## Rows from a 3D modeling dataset
** begin **
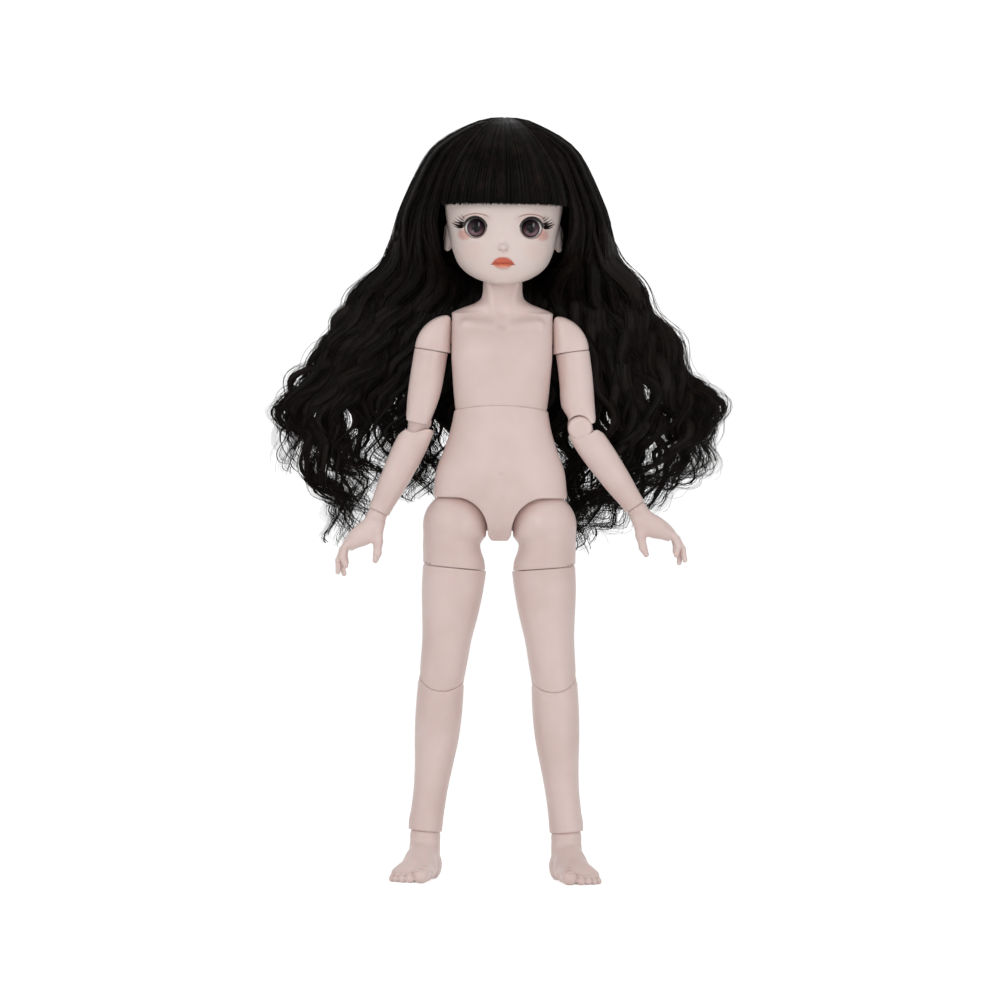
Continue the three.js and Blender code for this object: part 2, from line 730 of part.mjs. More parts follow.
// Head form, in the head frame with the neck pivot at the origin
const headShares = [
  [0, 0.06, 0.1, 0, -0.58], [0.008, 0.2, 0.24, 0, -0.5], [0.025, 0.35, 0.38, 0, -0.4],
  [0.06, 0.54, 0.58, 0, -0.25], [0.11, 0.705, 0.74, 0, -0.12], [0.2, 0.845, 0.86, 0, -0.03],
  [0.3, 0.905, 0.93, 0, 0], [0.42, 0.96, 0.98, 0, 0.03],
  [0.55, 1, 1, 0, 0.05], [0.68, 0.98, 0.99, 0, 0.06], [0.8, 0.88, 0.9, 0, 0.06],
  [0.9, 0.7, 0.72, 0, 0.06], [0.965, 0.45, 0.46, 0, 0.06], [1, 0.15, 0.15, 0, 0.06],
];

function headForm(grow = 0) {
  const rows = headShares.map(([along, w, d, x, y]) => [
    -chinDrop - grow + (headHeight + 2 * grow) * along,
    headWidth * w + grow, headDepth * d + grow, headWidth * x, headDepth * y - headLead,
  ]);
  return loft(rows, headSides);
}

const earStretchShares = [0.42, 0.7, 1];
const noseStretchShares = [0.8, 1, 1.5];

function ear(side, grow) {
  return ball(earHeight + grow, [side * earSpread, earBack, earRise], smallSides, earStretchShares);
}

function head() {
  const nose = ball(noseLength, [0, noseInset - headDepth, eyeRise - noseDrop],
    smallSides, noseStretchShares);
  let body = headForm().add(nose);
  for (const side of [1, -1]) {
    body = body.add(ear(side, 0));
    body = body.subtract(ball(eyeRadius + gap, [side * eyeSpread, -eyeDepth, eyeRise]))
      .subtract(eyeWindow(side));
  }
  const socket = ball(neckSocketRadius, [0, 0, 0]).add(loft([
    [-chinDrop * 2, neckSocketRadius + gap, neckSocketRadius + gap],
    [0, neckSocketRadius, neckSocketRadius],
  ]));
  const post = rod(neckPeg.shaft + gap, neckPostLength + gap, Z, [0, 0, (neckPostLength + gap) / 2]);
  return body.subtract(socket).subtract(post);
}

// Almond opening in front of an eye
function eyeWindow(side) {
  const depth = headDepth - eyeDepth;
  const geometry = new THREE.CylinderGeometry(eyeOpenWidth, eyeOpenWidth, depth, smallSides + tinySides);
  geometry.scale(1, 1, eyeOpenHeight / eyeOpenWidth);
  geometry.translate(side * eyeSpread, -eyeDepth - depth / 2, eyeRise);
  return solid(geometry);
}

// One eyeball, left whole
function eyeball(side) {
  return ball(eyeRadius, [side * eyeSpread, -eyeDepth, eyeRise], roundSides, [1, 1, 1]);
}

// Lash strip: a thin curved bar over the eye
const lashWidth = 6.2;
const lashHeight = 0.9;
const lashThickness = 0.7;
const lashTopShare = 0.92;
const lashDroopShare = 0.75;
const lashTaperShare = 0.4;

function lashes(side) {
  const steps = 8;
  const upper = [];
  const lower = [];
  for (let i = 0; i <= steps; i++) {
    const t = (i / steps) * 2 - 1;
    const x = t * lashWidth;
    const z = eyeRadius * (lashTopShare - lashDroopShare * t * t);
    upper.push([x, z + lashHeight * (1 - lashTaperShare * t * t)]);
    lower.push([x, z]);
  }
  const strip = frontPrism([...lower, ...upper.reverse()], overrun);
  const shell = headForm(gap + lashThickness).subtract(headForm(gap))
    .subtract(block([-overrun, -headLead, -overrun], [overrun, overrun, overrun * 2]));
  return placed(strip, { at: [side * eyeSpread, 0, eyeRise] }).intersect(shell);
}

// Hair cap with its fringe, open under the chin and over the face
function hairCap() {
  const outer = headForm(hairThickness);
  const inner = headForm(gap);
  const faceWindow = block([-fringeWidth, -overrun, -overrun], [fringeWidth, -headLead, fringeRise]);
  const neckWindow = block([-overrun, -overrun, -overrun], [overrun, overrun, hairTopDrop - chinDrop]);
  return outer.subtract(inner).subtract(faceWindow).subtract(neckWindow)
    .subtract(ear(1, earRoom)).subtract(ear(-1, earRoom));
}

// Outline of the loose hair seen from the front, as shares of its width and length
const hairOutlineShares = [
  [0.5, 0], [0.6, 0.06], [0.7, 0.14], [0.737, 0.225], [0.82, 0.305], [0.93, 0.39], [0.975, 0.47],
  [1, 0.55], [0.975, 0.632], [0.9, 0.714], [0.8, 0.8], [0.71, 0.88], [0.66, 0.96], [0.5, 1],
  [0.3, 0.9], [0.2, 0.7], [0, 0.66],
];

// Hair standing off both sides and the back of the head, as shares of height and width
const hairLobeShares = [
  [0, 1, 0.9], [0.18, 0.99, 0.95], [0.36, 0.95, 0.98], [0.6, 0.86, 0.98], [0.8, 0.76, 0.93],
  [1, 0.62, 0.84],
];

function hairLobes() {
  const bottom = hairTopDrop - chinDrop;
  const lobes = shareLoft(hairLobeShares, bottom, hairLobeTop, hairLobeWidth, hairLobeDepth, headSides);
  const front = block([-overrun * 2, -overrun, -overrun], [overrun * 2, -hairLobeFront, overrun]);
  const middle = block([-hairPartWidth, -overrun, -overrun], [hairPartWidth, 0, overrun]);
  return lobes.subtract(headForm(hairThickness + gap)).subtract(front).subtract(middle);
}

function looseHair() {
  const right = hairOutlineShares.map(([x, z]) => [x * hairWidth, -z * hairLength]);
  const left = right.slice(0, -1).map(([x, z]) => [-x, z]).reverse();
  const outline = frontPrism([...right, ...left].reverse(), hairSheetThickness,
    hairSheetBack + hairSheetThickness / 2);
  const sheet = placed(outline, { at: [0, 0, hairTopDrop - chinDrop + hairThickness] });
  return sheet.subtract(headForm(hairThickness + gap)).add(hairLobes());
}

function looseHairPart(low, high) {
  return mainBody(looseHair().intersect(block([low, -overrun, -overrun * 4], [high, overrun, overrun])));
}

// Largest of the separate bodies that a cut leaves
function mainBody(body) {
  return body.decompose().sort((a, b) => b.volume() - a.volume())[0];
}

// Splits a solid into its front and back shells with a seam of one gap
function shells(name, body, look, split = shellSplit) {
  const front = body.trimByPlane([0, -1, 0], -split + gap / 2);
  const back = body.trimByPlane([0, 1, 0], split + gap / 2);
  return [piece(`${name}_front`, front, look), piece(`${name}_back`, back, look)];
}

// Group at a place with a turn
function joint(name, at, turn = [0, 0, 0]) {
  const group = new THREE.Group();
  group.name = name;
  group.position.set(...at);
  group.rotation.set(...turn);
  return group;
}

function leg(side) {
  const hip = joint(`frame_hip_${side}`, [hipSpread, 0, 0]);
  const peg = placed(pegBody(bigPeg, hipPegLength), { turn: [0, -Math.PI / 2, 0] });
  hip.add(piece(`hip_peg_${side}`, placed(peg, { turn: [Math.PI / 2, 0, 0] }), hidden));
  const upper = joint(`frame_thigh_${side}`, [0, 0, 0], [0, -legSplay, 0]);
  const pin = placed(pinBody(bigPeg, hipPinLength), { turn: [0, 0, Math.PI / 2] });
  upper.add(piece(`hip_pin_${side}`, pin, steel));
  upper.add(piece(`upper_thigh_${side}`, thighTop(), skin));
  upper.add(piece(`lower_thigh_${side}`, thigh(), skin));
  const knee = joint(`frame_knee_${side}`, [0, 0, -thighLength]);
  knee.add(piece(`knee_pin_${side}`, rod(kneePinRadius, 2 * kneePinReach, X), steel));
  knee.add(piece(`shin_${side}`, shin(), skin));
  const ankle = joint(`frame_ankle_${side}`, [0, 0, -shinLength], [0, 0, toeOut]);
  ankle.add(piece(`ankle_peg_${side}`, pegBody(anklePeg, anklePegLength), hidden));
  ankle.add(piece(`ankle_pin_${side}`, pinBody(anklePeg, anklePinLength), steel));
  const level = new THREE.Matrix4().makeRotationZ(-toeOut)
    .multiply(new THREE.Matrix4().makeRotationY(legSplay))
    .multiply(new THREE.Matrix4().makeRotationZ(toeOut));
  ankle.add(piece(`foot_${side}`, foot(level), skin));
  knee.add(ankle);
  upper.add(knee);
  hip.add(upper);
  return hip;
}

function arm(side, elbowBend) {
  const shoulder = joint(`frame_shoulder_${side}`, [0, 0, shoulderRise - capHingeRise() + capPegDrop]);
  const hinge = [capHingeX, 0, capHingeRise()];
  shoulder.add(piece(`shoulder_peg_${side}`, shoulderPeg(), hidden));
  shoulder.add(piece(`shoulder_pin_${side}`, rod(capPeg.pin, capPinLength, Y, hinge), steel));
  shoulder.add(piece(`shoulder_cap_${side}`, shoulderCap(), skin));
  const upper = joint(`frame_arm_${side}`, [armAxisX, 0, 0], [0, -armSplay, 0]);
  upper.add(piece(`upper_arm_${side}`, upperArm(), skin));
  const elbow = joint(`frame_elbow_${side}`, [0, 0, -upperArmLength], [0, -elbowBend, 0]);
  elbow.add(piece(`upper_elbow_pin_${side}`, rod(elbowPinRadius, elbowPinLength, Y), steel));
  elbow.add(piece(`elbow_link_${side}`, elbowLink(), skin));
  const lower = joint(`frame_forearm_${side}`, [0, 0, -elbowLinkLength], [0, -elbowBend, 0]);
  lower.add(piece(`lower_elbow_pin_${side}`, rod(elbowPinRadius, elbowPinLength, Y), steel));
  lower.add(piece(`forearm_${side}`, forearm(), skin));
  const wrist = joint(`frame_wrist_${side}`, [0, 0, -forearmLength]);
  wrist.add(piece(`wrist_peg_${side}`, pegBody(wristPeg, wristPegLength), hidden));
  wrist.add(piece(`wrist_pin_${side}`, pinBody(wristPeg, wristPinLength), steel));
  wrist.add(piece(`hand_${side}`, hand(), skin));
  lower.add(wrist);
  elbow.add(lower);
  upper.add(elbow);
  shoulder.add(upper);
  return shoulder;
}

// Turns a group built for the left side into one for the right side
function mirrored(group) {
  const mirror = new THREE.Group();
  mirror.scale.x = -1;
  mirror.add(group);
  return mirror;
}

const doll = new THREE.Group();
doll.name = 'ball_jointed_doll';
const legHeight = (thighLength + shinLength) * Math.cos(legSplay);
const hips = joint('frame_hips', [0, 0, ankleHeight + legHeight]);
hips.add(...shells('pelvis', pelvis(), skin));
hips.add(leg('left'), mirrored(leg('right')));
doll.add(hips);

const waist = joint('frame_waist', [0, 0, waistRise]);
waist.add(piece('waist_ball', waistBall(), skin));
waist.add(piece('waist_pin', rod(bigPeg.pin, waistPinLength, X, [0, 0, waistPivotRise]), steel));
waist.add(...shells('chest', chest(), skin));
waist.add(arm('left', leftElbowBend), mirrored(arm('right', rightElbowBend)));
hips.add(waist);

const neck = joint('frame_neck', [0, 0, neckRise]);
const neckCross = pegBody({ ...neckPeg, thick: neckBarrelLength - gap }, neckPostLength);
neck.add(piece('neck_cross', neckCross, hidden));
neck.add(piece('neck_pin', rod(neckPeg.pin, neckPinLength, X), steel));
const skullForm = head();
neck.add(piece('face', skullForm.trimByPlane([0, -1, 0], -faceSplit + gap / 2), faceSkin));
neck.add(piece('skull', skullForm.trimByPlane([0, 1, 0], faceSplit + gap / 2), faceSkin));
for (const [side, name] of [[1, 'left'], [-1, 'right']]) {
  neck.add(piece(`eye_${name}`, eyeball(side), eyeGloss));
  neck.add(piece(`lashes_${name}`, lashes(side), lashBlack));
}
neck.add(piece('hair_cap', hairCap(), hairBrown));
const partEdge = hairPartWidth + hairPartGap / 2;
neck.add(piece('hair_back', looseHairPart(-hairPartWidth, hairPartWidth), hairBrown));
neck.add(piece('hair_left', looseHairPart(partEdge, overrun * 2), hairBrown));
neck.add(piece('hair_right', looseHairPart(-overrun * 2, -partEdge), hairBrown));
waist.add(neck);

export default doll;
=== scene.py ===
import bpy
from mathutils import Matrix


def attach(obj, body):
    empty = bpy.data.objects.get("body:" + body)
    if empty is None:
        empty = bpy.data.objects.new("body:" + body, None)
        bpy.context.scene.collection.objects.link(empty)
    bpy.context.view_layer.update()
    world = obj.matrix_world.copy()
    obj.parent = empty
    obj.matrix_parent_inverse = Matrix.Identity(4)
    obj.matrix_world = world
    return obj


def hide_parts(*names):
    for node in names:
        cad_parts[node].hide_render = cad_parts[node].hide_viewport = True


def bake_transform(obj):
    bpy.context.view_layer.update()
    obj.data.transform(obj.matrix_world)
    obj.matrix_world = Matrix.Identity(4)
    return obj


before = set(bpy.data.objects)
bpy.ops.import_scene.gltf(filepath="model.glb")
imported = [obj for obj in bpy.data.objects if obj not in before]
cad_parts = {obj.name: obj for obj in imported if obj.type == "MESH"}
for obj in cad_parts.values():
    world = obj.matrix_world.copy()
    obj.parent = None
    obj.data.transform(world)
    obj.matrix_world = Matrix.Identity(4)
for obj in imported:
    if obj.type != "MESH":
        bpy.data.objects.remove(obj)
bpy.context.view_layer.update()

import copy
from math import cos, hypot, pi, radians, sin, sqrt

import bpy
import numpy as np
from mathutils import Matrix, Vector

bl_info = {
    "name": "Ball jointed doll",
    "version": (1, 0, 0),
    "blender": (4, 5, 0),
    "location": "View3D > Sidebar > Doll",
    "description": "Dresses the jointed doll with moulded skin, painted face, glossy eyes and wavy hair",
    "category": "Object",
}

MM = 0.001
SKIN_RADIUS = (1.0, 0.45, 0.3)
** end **
** begin **
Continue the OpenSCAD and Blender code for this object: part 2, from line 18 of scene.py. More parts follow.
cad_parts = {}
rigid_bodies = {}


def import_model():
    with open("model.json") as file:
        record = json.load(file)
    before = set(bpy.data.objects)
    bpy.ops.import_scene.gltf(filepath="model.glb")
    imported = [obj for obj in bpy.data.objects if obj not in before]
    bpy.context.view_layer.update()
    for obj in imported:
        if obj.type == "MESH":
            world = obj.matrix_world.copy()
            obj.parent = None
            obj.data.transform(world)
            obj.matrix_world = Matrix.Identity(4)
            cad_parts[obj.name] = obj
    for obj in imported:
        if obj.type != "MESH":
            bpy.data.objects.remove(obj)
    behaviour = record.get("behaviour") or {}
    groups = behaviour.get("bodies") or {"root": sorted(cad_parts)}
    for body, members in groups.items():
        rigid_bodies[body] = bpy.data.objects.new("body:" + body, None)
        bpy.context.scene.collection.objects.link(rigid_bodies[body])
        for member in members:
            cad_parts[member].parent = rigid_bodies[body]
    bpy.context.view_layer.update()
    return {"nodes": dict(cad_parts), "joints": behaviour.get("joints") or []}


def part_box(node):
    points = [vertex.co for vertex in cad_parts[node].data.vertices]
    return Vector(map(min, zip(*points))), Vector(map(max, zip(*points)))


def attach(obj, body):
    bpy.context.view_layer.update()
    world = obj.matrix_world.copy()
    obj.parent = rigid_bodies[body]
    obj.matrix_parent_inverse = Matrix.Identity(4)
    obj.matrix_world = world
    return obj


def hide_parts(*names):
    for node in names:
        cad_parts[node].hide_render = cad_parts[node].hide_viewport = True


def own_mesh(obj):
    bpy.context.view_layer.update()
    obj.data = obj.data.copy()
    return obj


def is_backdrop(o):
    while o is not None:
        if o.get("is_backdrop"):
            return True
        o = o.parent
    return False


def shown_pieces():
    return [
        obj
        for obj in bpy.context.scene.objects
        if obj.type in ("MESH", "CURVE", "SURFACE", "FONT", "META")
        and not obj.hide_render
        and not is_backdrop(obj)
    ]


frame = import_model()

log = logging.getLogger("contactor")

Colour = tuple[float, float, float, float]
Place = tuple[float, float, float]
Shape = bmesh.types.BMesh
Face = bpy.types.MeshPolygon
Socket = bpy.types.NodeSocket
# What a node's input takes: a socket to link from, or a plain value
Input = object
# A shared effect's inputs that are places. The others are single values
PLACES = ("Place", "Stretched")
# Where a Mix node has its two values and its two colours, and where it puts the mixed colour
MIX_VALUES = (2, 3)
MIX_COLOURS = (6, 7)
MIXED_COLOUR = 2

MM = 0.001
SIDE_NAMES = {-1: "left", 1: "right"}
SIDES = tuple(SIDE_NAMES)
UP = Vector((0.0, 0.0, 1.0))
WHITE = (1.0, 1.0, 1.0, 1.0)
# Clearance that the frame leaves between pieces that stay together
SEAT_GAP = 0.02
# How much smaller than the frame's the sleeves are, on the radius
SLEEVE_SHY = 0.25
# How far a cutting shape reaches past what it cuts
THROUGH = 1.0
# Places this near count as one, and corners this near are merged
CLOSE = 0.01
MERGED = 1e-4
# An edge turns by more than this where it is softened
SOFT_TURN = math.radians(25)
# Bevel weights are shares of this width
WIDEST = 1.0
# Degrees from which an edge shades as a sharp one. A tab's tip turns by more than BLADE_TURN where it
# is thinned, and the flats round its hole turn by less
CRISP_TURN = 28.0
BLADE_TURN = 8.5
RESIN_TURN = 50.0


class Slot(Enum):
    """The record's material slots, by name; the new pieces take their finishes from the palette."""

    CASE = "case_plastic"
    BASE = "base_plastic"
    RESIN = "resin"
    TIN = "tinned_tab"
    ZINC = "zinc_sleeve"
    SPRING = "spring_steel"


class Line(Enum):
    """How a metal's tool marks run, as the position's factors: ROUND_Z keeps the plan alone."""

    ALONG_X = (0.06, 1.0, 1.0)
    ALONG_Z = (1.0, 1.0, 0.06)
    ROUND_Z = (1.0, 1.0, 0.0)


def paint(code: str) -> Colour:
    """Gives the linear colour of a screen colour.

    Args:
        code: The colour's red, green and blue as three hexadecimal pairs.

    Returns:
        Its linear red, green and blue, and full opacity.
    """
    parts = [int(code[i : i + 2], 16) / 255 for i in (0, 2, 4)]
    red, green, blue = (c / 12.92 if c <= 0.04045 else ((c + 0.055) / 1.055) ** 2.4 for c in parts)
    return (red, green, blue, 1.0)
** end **
## DO THIS
Take every line containing the word "objects" and copy it.

## SOLUTION TO THIS PROBLEM
    empty = bpy.data.objects.get("body:" + body)
        empty = bpy.data.objects.new("body:" + body, None)
        bpy.context.scene.collection.objects.link(empty)
before = set(bpy.data.objects)
imported = [obj for obj in bpy.data.objects if obj not in before]
        bpy.data.objects.remove(obj)
    before = set(bpy.data.objects)
    imported = [obj for obj in bpy.data.objects if obj not in before]
            bpy.data.objects.remove(obj)
        rigid_bodies[body] = bpy.data.objects.new("body:" + body, None)
        bpy.context.scene.collection.objects.link(rigid_bodies[body])
        for obj in bpy.context.scene.objects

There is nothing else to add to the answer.